-- begin Supplied entries --
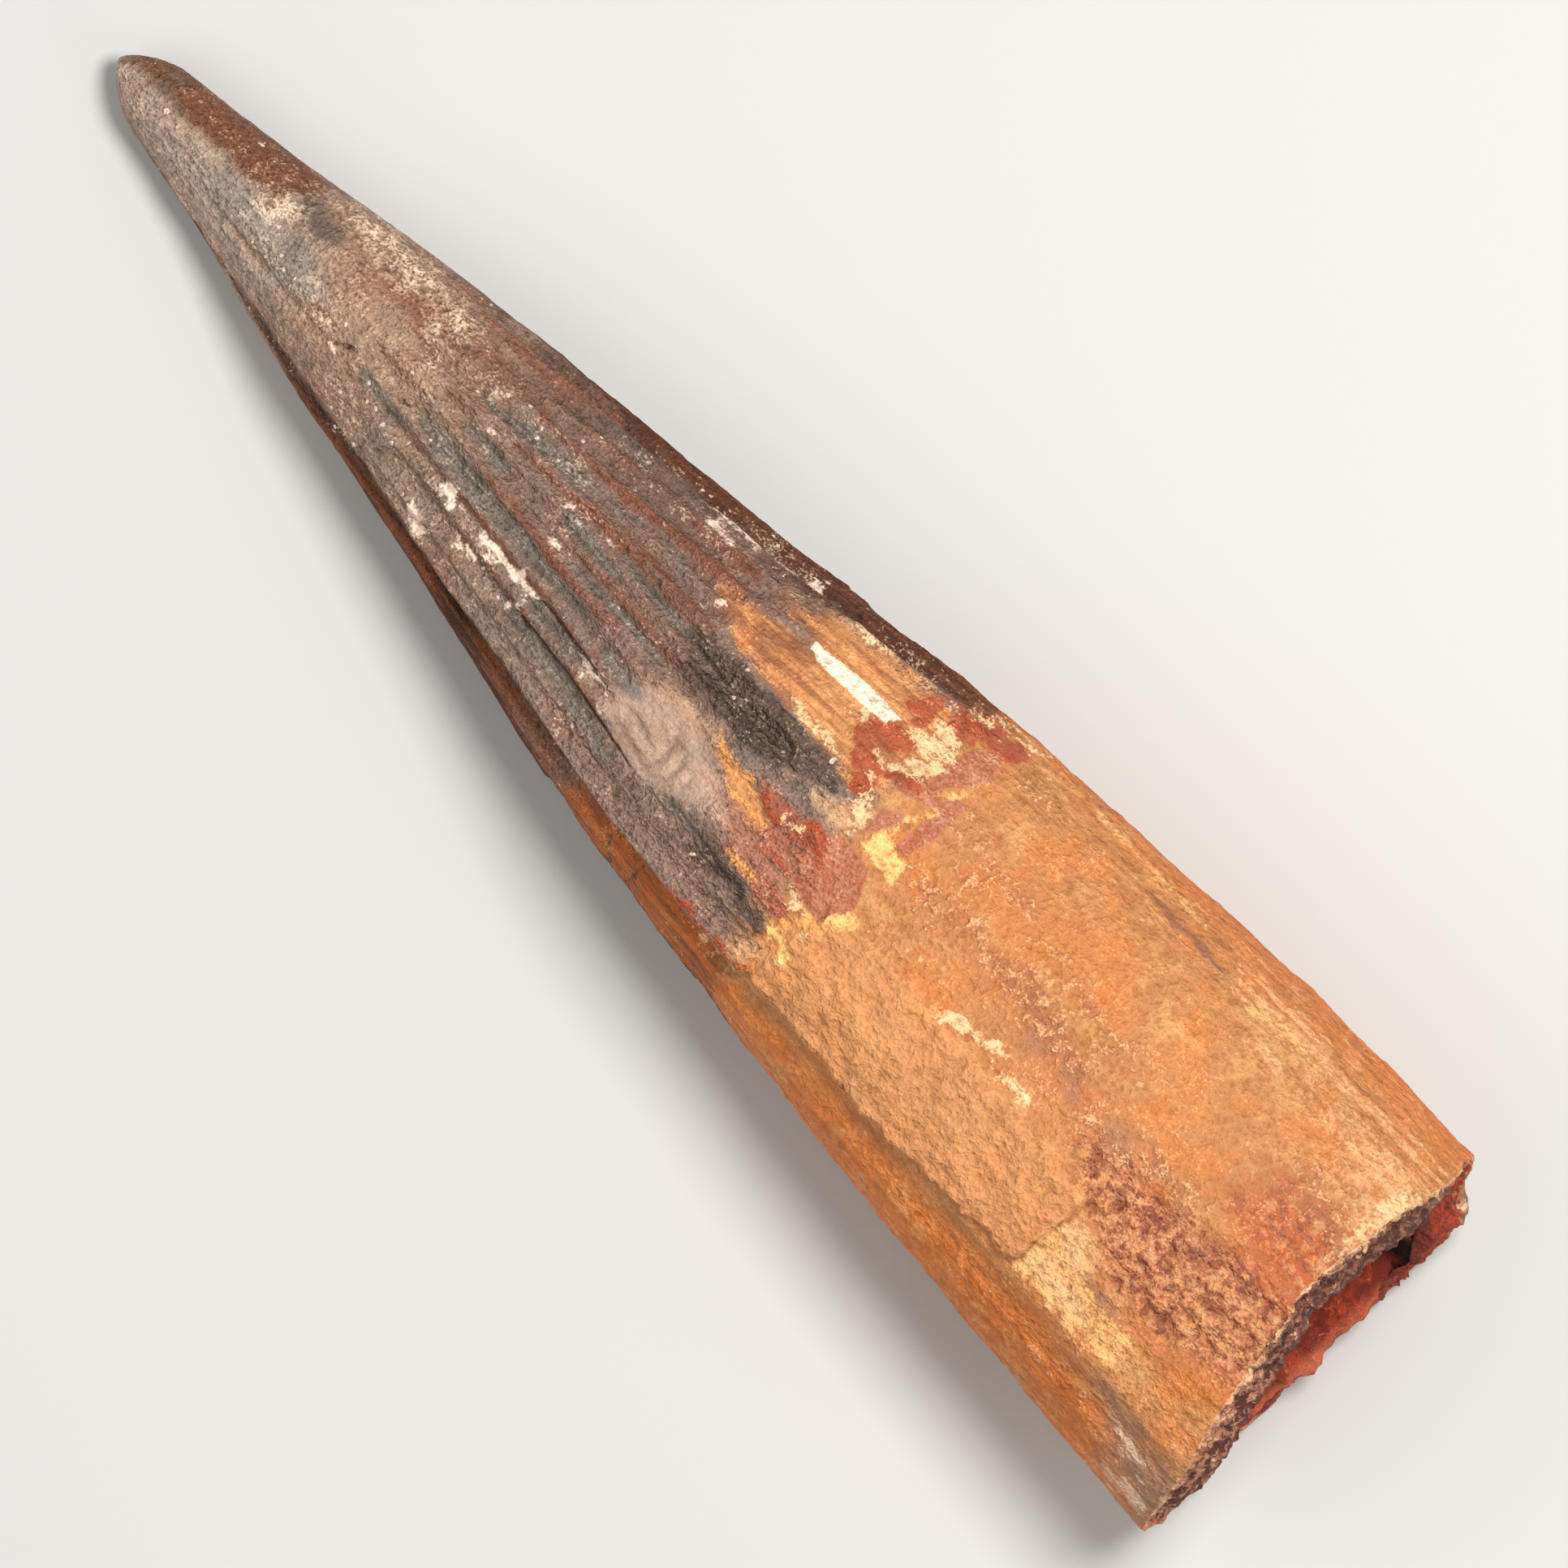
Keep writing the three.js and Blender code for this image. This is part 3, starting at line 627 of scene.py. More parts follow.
-- end Supplied entries --
-- begin Supplied entries --
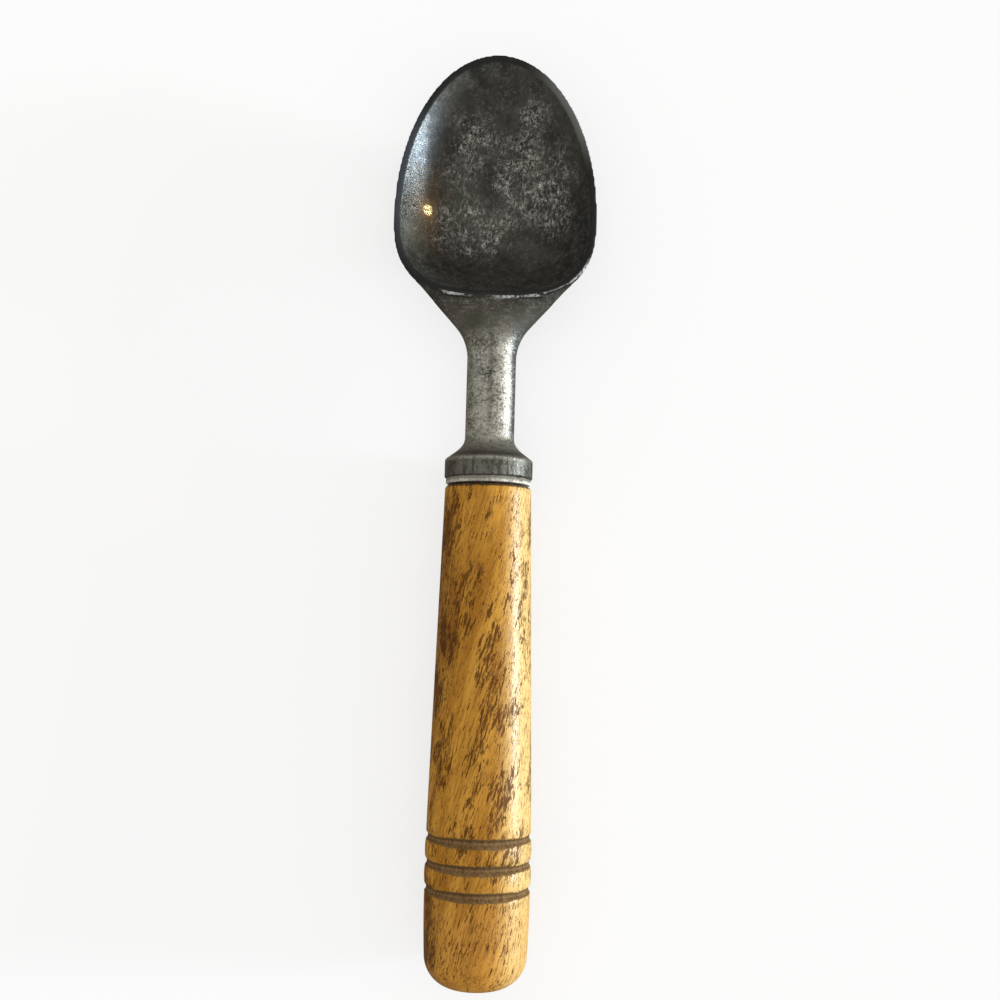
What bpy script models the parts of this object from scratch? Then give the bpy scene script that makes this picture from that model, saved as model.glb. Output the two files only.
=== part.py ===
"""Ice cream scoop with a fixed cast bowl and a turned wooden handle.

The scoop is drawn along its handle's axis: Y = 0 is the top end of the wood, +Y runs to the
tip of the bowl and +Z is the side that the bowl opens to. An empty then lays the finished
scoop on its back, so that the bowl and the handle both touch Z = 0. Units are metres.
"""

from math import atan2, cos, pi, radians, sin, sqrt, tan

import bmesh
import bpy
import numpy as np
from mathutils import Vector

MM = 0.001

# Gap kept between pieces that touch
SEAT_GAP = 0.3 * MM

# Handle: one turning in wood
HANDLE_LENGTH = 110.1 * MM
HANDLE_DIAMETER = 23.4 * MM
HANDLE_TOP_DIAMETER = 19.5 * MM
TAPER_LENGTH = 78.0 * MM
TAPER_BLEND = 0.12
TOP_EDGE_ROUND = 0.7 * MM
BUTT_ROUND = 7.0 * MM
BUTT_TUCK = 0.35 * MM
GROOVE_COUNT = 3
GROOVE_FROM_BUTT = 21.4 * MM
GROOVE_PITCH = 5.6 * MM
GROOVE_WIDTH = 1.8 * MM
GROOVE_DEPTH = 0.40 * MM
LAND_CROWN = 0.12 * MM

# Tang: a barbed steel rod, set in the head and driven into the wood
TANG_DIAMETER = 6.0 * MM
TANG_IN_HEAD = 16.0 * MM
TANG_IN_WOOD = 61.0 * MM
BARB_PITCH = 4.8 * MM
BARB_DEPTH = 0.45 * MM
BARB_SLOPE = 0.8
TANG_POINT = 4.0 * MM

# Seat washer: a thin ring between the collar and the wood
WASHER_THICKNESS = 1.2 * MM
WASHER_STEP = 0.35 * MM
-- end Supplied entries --
Exercise prompt | From the line with "What bpy script" through the line with "SEAT_GAP = 0.3 * MM", set down every line exactly and nothing besides.

Solution below |
What bpy script models the parts of this object from scratch? Then give the bpy scene script that makes this picture from that model, saved as model.glb. Output the two files only.
=== part.py ===
"""Ice cream scoop with a fixed cast bowl and a turned wooden handle.

The scoop is drawn along its handle's axis: Y = 0 is the top end of the wood, +Y runs to the
tip of the bowl and +Z is the side that the bowl opens to. An empty then lays the finished
scoop on its back, so that the bowl and the handle both touch Z = 0. Units are metres.
"""

from math import atan2, cos, pi, radians, sin, sqrt, tan

import bmesh
import bpy
import numpy as np
from mathutils import Vector

MM = 0.001

# Gap kept between pieces that touch
SEAT_GAP = 0.3 * MM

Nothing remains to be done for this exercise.